# Hello



## Darth Vader (Sep 8, 2008)

I don't know how many of you might remember me, but I'm starting to come back here daily to the forum. I tried to post some pics of my ferrets like I promised awhile back but it said they were too big so I'm trying to adjust them. I have some cute ones around last christmas where they were playing in the christmas tree. lol
After three years I'm finally going to get a new hedgehog. Have a few prospects finally. A little was fueled by a pleasant experience my wife and I had at the Forest Festival this year when a pet exhibit came to town.

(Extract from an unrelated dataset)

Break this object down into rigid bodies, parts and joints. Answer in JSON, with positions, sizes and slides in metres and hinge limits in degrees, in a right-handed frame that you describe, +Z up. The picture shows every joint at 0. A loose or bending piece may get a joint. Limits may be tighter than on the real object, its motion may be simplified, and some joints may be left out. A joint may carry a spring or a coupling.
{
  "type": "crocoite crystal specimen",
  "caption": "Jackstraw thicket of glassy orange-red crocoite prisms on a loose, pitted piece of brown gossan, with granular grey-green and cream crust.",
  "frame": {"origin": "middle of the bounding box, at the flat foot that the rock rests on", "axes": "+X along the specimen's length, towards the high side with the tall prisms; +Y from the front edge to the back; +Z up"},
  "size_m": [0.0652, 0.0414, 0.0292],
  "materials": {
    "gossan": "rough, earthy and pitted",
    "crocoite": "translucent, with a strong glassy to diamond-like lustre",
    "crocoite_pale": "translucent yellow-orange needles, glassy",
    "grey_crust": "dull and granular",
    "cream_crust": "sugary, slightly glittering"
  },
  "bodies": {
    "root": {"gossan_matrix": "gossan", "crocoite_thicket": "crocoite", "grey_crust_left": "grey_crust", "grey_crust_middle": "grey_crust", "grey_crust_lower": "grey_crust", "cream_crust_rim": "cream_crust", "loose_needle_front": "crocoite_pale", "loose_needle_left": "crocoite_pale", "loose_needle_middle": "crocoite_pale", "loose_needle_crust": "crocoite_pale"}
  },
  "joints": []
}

When my wife and I heard they had a hedgehog we naturally wanted to check it out and make sure it was cared for. The hedgehog's name was Ms Scarlet and she was an algerian gray and very cute. Well taken care of. We were allowed to hold her. It was really good to handle a hedgehog after so long. My wife almost cried because she looked a lot like our Hedgie. It was really cool. We donated one of Hedgie's old wheels for her to play in and that tickled them. 
We ended up deciding 3 years was long enough without a hedgehog in our lives. So hopefully soon...
I'll be around again.


----------



## shetland (Sep 2, 2008)

I remember you! You were devoted to your little one. How good to hear from you.


----------



## Nancy (Aug 22, 2008)

Glad your back and have decided to share your lives with another hedgie. We'ell be anxiously awaiting news of the arrival and of course pictures.


----------



## Darth Vader (Sep 8, 2008)

Thanks. Its good to be back here. I've been getting a few good prospects for a hedgehog so hopefully its only a matter of time.


----------